++++ Given material

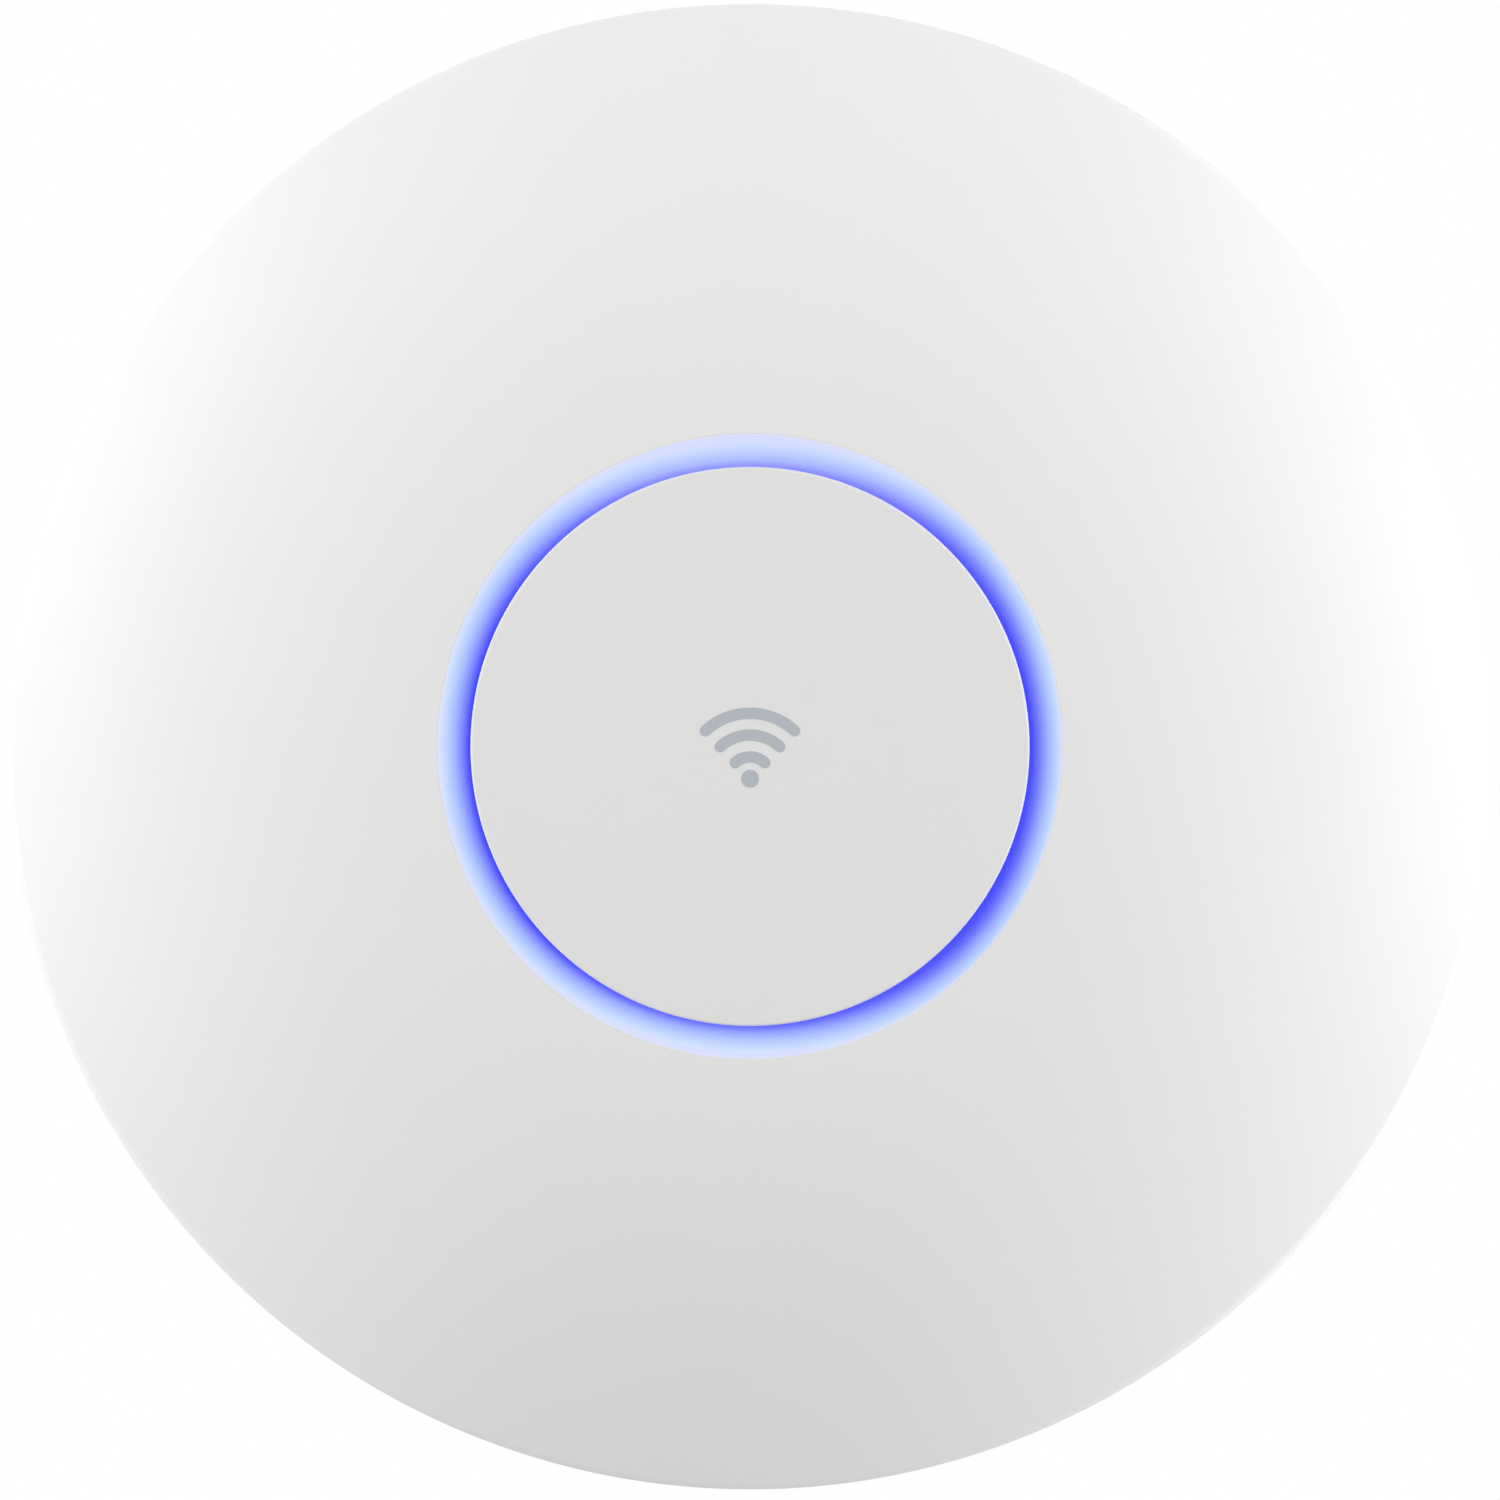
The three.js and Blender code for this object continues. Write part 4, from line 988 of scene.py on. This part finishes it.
def make_bracket():
    under, skirt = -BRACKET_PLATE, BRACKET_RADIUS - 2
    profile = [(0, under), (skirt, under, 0.4), (skirt, BRACKET_FOOT, 0.25)]
    profile += [(BRACKET_RADIUS, BRACKET_FOOT, 0.25), (BRACKET_RADIUS, 0, 0.5), (0, 0)]
    rib = tube(20.5, 22, -4, under + 0.1, 0.3, 96)
    levels = plate(BRACKET_FOOT, TAB_TOP, 0.2)
    tabs = sectors(BRACKET_RADIUS - 1, TAB_REACH, BAYONET_ANGLES, BAYONET_HALF, 0.8, levels)
    gap = loft(sector(46, 51, LATCH_ROOT - 4.5, LATCH_ANGLE + 5, 0.5), plate(BRACKET_FOOT - 1, under, 0))
    rivet = cylinder(1.2, BRACKET_FOOT + 0.1, under + 0.1, 0.2, 32, LATCH_PIVOT)
    body = join(cut(join(turned(profile, 256, 5), rib, *tabs), gap), rivet)

    through = [loft(rectangle(-12, 25, 12, 45, 4, 8), opening(under, 0, 0.3, 0.7))]
    for angle in (0, 180, 270):
        through.append(loft(arc_slot(33, 2.1, angle - 12, angle + 12), opening(under, 0, 0.2, 0.8)))
    for start, end in ((18, 62), (118, 162), (200, 238), (302, 340)):
        through.append(loft(arc_slot(42.5, 1.8, start, end, 36), opening(under, 0, 0.2, 0.35)))
    grooves = [tube(r, r + 0.9, -0.35, PAST, 0, 192) for r in (24, 37.4)]
    tip, tail = BRACKET_RADIUS - 1.2, BRACKET_RADIUS - 4.2
    arrow = loft(rounded([(tip, 0), (tail, 1.7), (tail, -1.7)], 0.2), plate(-0.3, PAST, 0))
    ticks = [
        moved(loft(rectangle(10, -0.3, 21, 0.3, 0.29, 3), plate(-0.25, PAST, 0)), turn=angle)
        for angle in (0, 90, 180, 270)
    ]
    hub = [cylinder(3.2, -0.4, PAST), cylinder(1.4, under - 1, PAST, 0, 40)]
    body = cut(body, *through, *grooves, moved(arrow, turn=MARK_ANGLE), *ticks, *hub)
    link("bracket_plate", body, "mounting_bracket", "bracket_plastic", body="bracket")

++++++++

Quote the data in full, keeping each word unchanged.

■ Result for this task:
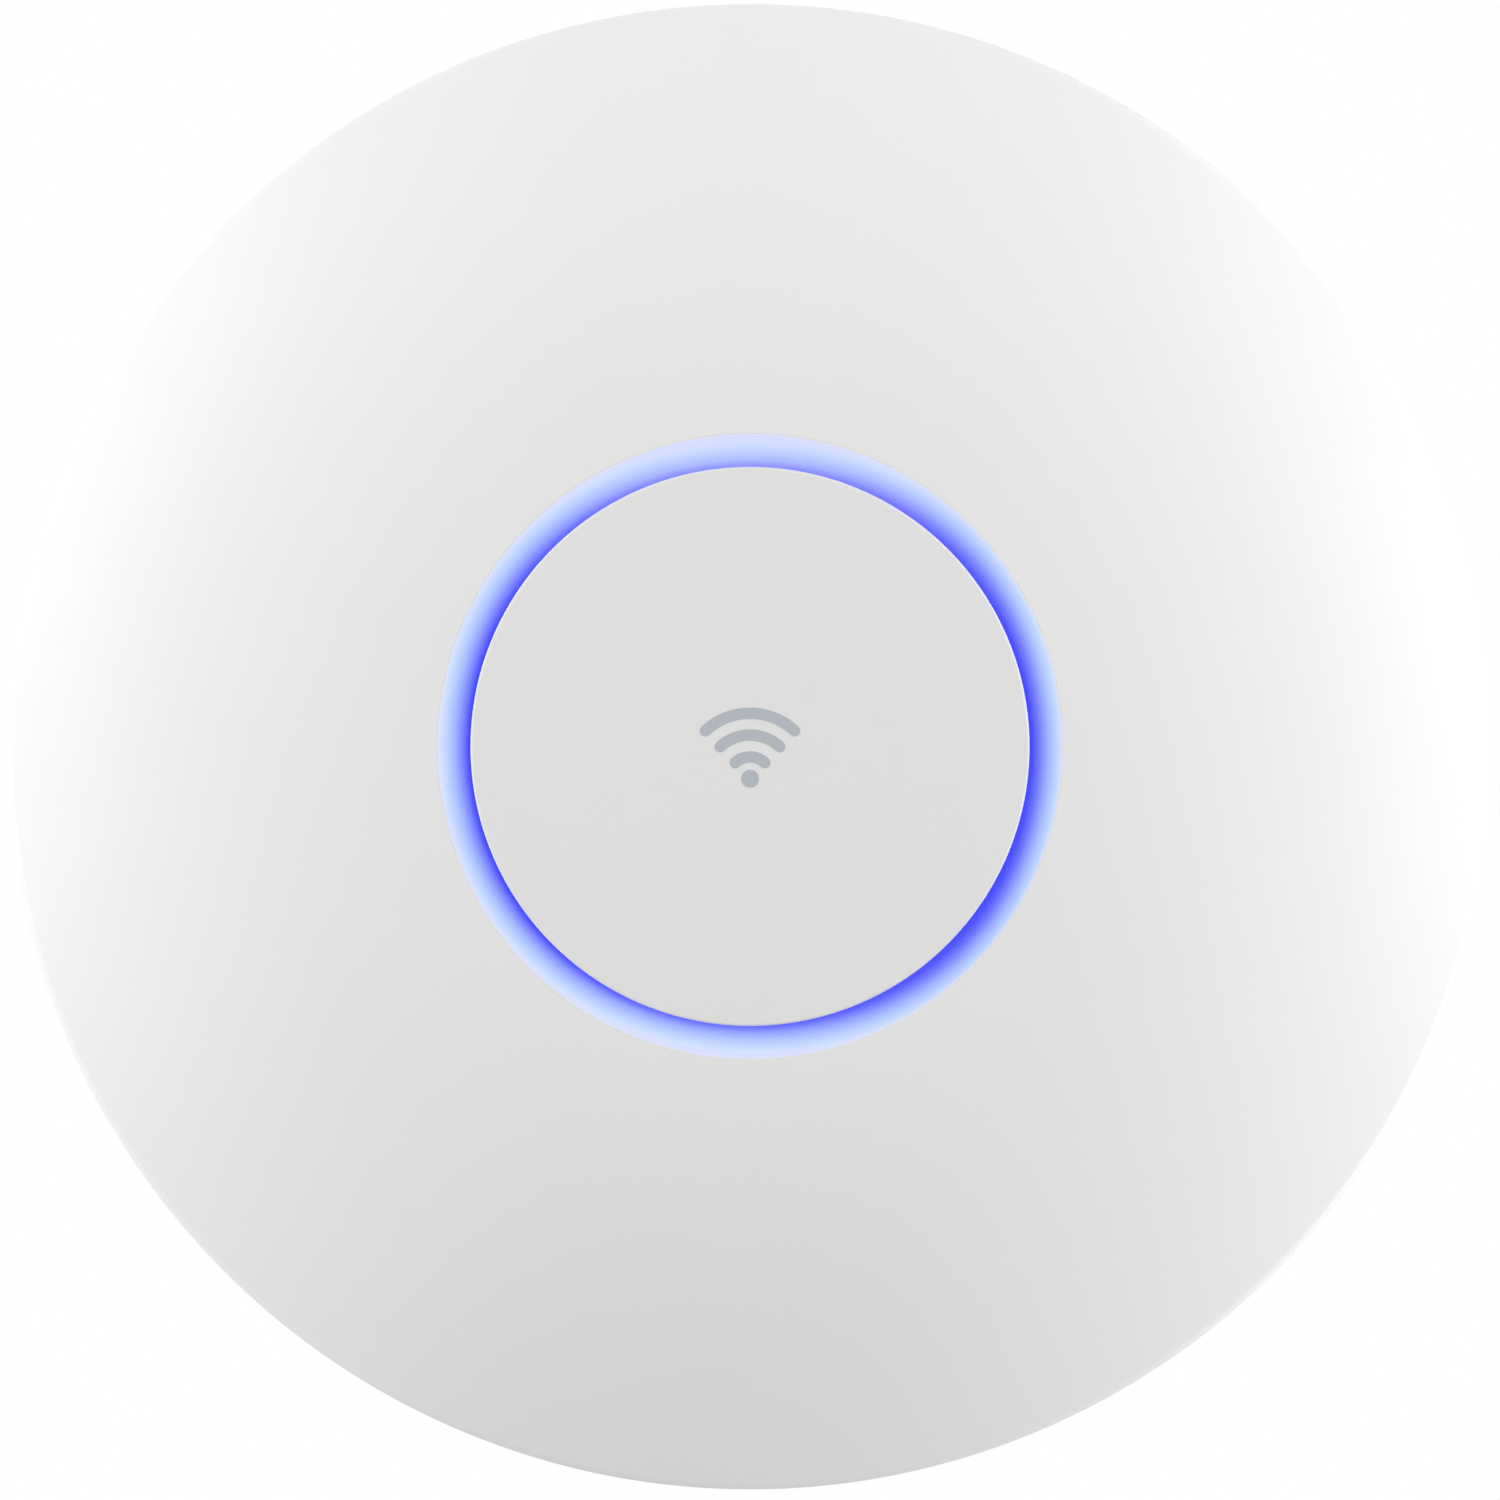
The three.js and Blender code for this object continues. Write part 4, from line 988 of scene.py on. This part finishes it.
def make_bracket():
    under, skirt = -BRACKET_PLATE, BRACKET_RADIUS - 2
    profile = [(0, under), (skirt, under, 0.4), (skirt, BRACKET_FOOT, 0.25)]
    profile += [(BRACKET_RADIUS, BRACKET_FOOT, 0.25), (BRACKET_RADIUS, 0, 0.5), (0, 0)]
    rib = tube(20.5, 22, -4, under + 0.1, 0.3, 96)
    levels = plate(BRACKET_FOOT, TAB_TOP, 0.2)
    tabs = sectors(BRACKET_RADIUS - 1, TAB_REACH, BAYONET_ANGLES, BAYONET_HALF, 0.8, levels)
    gap = loft(sector(46, 51, LATCH_ROOT - 4.5, LATCH_ANGLE + 5, 0.5), plate(BRACKET_FOOT - 1, under, 0))
    rivet = cylinder(1.2, BRACKET_FOOT + 0.1, under + 0.1, 0.2, 32, LATCH_PIVOT)
    body = join(cut(join(turned(profile, 256, 5), rib, *tabs), gap), rivet)

    through = [loft(rectangle(-12, 25, 12, 45, 4, 8), opening(under, 0, 0.3, 0.7))]
    for angle in (0, 180, 270):
        through.append(loft(arc_slot(33, 2.1, angle - 12, angle + 12), opening(under, 0, 0.2, 0.8)))
    for start, end in ((18, 62), (118, 162), (200, 238), (302, 340)):
        through.append(loft(arc_slot(42.5, 1.8, start, end, 36), opening(under, 0, 0.2, 0.35)))
    grooves = [tube(r, r + 0.9, -0.35, PAST, 0, 192) for r in (24, 37.4)]
    tip, tail = BRACKET_RADIUS - 1.2, BRACKET_RADIUS - 4.2
    arrow = loft(rounded([(tip, 0), (tail, 1.7), (tail, -1.7)], 0.2), plate(-0.3, PAST, 0))
    ticks = [
        moved(loft(rectangle(10, -0.3, 21, 0.3, 0.29, 3), plate(-0.25, PAST, 0)), turn=angle)
        for angle in (0, 90, 180, 270)
    ]
    hub = [cylinder(3.2, -0.4, PAST), cylinder(1.4, under - 1, PAST, 0, 40)]
    body = cut(body, *through, *grooves, moved(arrow, turn=MARK_ANGLE), *ticks, *hub)
    link("bracket_plate", body, "mounting_bracket", "bracket_plastic", body="bracket")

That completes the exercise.